May | 2013 | reperiendi

Reflective calculi

Posted in Category theory, Programming by Mike Stay on 2013 May 15

This is mostly for my own benefit.

We start with some term-generating functor $T(G, X)$ parametric in a set of ground terms $G$ and a set of names $X$ .

Now specialize to a single ground term:

$T_2(X) = T(1, X)$

Now mod out by structural equivalence:

$T_3(X) = T_2(X) / \equiv$

Let $N$ be a set of names and let M be the set of name-equivalence classes $N / \equiv_N$ (where $\equiv_N$ is yet to be defined—it’s part of the theory of names in which we’re still parametric).

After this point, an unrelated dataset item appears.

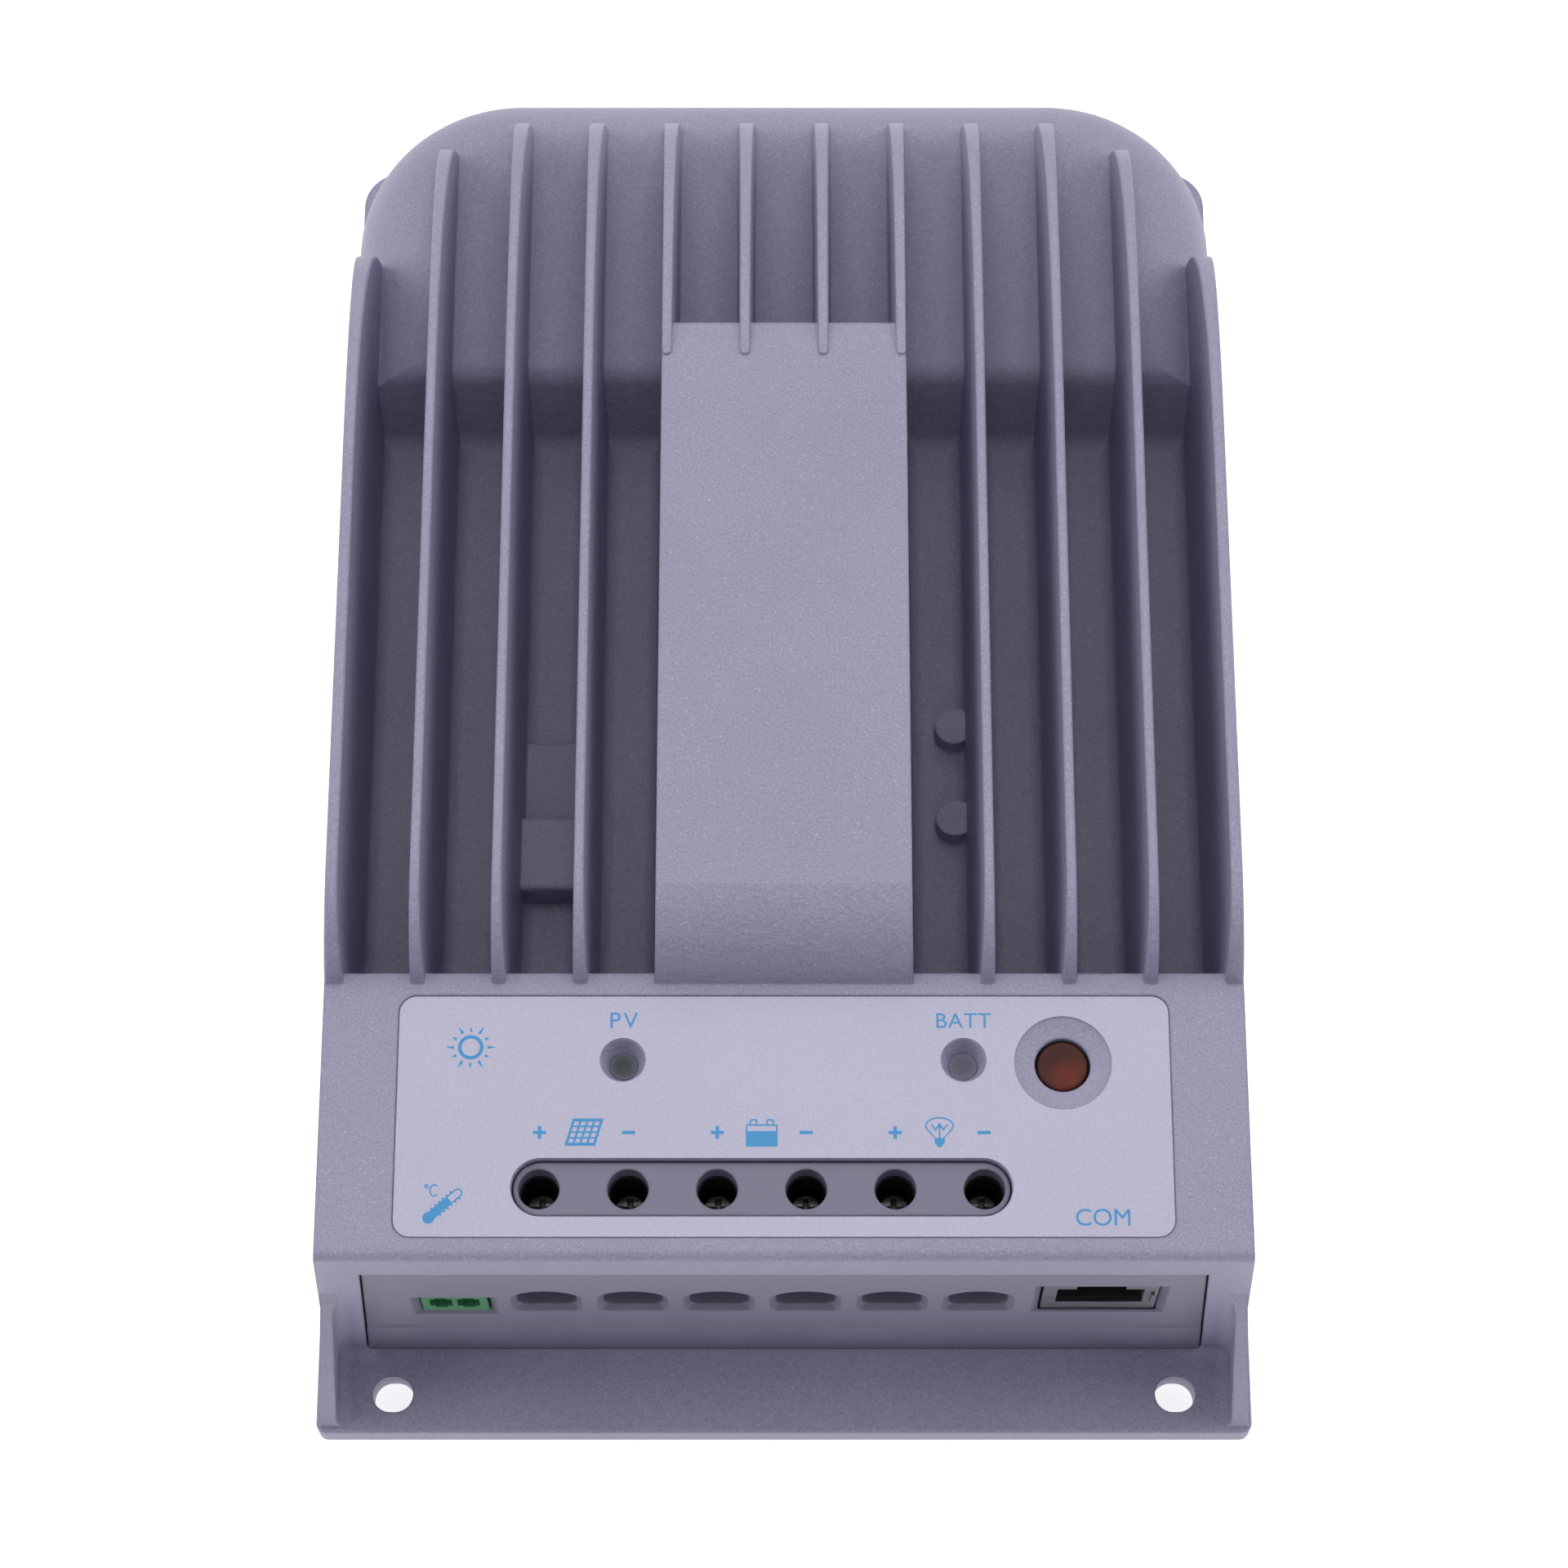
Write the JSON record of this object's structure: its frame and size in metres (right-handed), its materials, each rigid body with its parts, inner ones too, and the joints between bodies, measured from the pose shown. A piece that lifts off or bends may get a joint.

Prequoting and predereference are an algebra and coalgebra of $T_3$ , respectively:

$PQ: T_3(M) \to M$

$PD: M \to T_3(M)$

such that

$PD \circ PQ: T_3(M) \to T_3(M) = 1_{T_3(M)}.$

Real quoting and dereference have to use $T_4(X)$ , defined below.

Define $N = \mu X.T_2(X)$ . Does $N / \equiv = \mu X.T_3(X)$ ? I think so; assuming it does, define

$M = \mu X.T_3(X)$

so name equivalence is structural equivalence; equivalence of prequoted predereferences is automatic by the definition above.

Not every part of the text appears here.